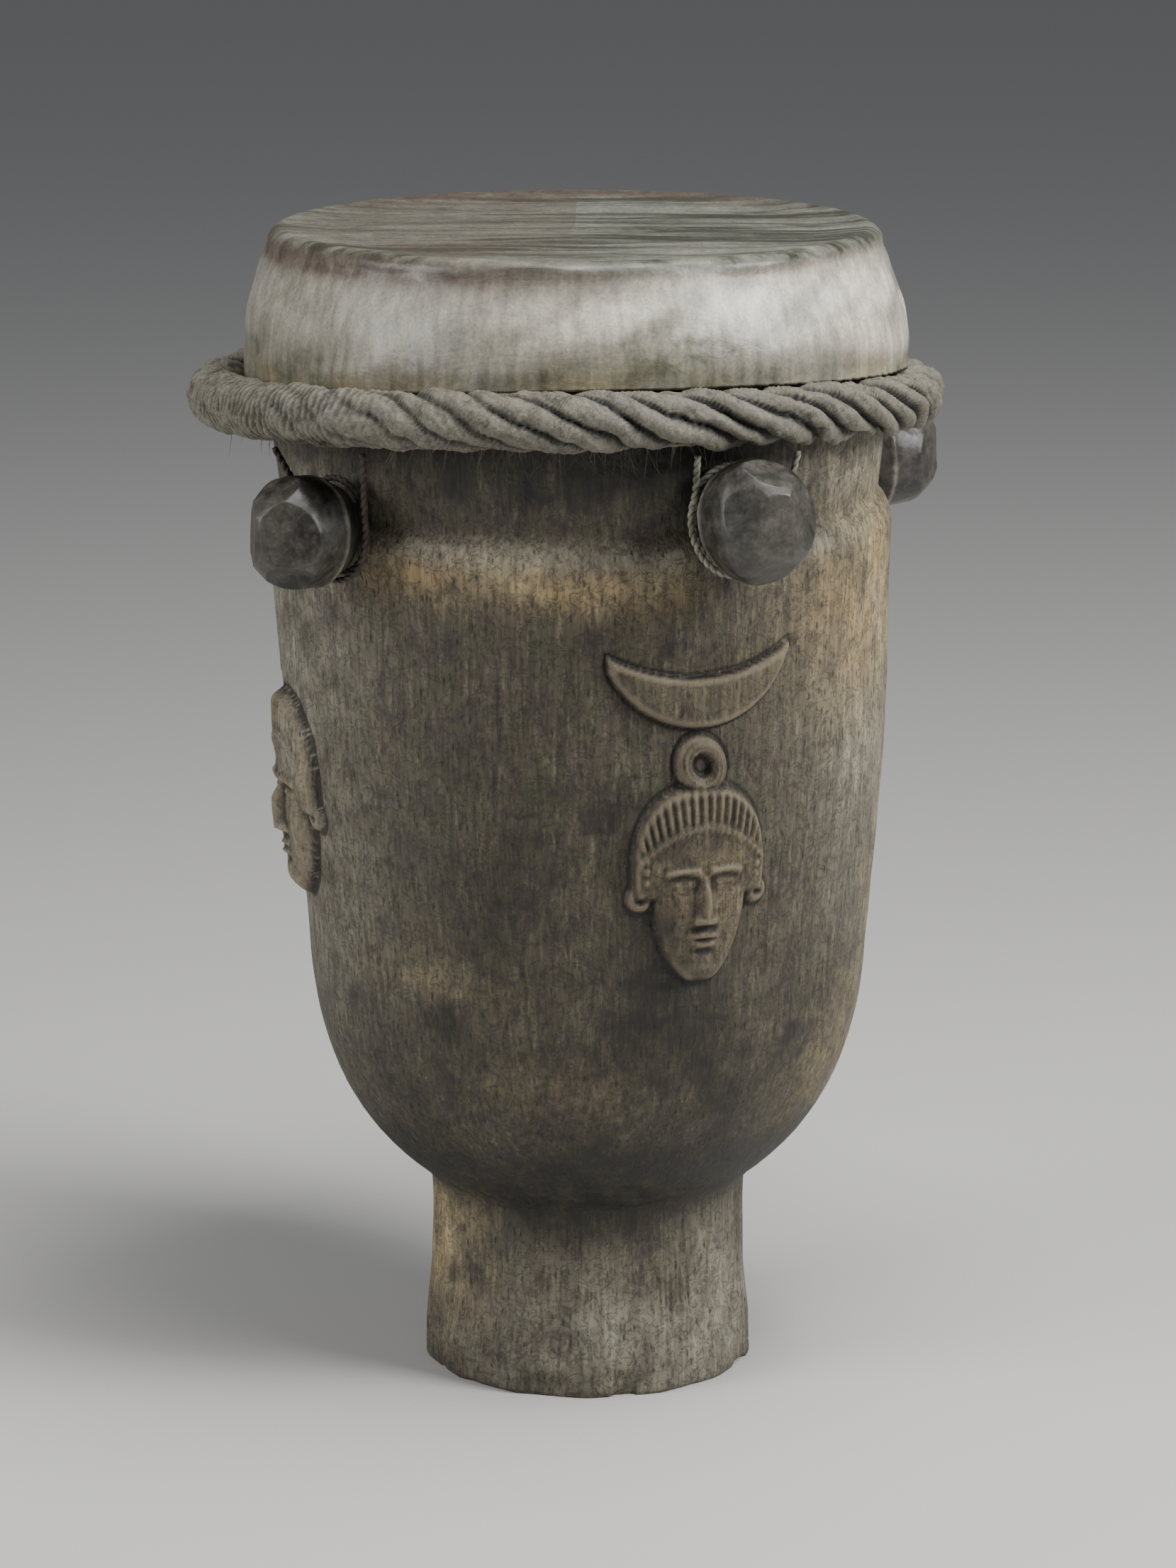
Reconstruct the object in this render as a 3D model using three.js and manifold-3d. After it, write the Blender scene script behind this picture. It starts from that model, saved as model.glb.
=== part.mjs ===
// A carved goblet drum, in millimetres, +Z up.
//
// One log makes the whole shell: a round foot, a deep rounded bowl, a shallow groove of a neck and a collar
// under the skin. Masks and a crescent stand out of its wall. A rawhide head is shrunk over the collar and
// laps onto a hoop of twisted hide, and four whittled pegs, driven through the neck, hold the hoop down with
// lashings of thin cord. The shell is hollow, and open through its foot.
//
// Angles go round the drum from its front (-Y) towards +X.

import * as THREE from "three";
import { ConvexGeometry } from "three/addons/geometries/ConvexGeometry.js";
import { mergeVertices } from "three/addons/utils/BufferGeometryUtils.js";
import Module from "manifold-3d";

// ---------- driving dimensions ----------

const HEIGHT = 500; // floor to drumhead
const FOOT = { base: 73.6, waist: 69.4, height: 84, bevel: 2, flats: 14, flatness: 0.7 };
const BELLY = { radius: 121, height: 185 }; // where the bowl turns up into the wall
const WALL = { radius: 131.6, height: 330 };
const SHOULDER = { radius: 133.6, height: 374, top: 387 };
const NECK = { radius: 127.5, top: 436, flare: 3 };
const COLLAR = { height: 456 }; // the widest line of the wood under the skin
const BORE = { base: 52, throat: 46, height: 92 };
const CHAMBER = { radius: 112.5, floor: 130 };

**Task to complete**
Give the complete listing a second time, exactly as it reads.

**Task output**
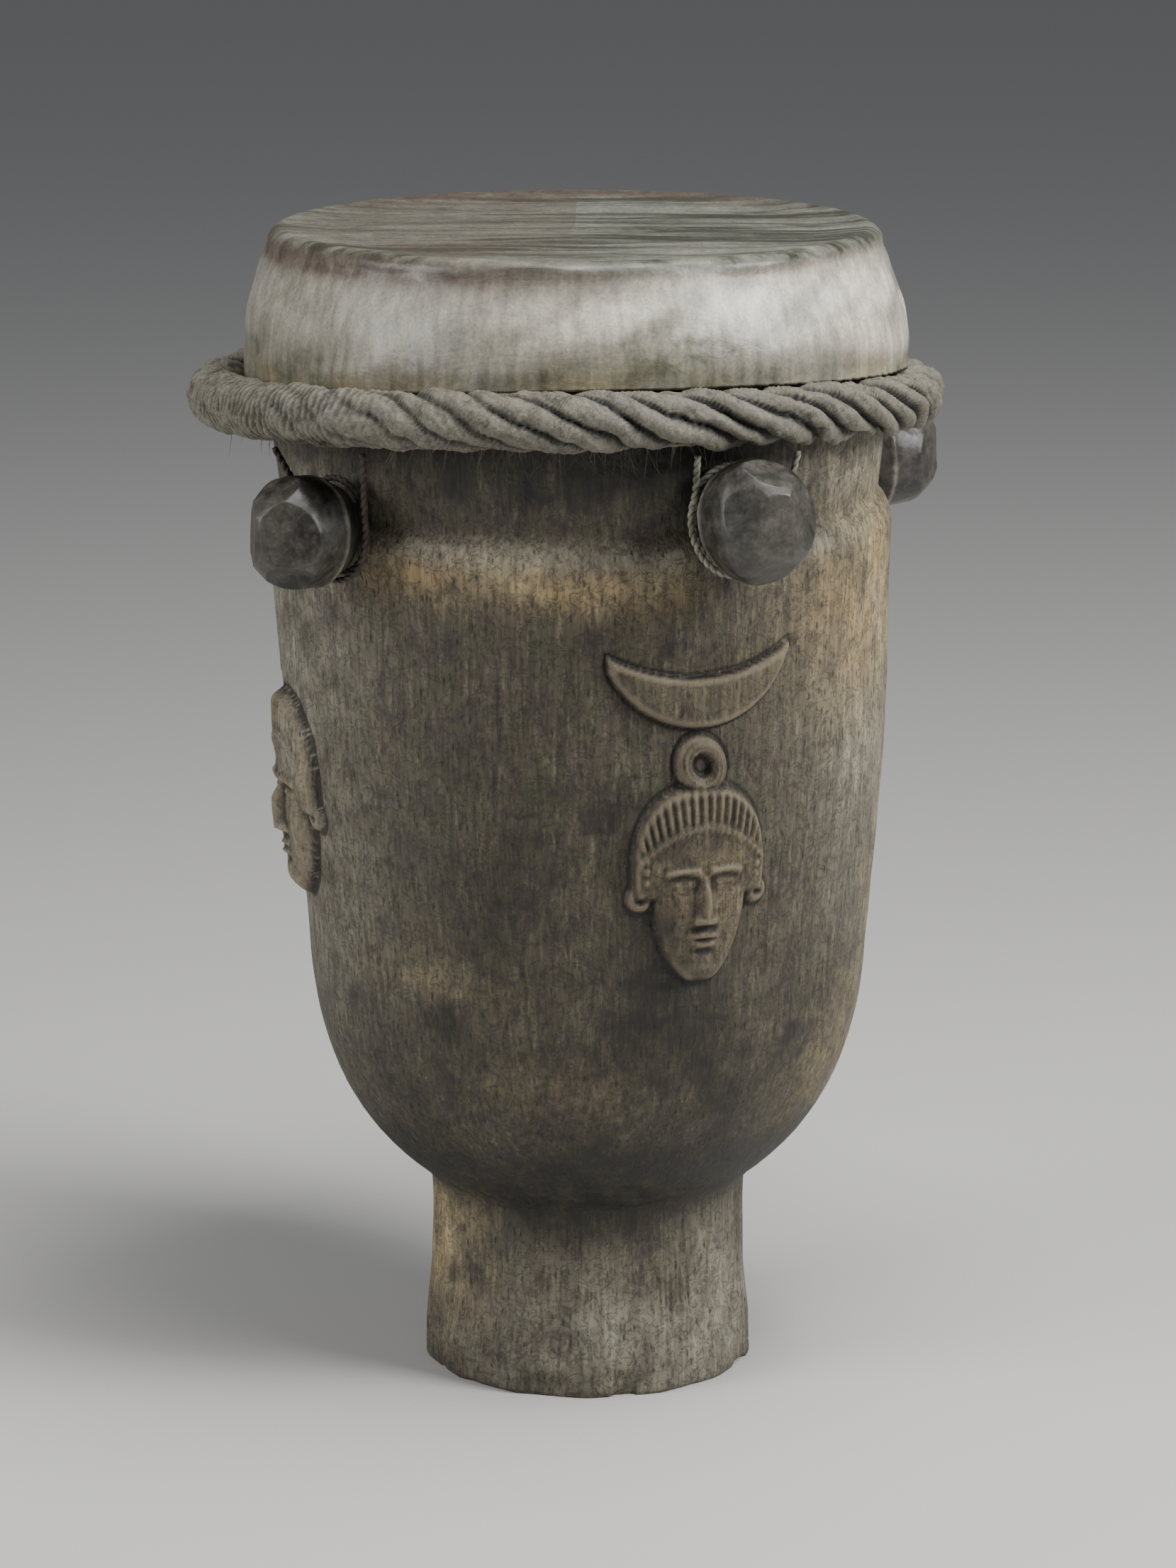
Reconstruct the object in this render as a 3D model using three.js and manifold-3d. After it, write the Blender scene script behind this picture. It starts from that model, saved as model.glb.
=== part.mjs ===
// A carved goblet drum, in millimetres, +Z up.
//
// One log makes the whole shell: a round foot, a deep rounded bowl, a shallow groove of a neck and a collar
// under the skin. Masks and a crescent stand out of its wall. A rawhide head is shrunk over the collar and
// laps onto a hoop of twisted hide, and four whittled pegs, driven through the neck, hold the hoop down with
// lashings of thin cord. The shell is hollow, and open through its foot.
//
// Angles go round the drum from its front (-Y) towards +X.

import * as THREE from "three";
import { ConvexGeometry } from "three/addons/geometries/ConvexGeometry.js";
import { mergeVertices } from "three/addons/utils/BufferGeometryUtils.js";
import Module from "manifold-3d";

// ---------- driving dimensions ----------

const HEIGHT = 500; // floor to drumhead
const FOOT = { base: 73.6, waist: 69.4, height: 84, bevel: 2, flats: 14, flatness: 0.7 };
const BELLY = { radius: 121, height: 185 }; // where the bowl turns up into the wall
const WALL = { radius: 131.6, height: 330 };
const SHOULDER = { radius: 133.6, height: 374, top: 387 };
const NECK = { radius: 127.5, top: 436, flare: 3 };
const COLLAR = { height: 456 }; // the widest line of the wood under the skin
const BORE = { base: 52, throat: 46, height: 92 };
const CHAMBER = { radius: 112.5, floor: 130 };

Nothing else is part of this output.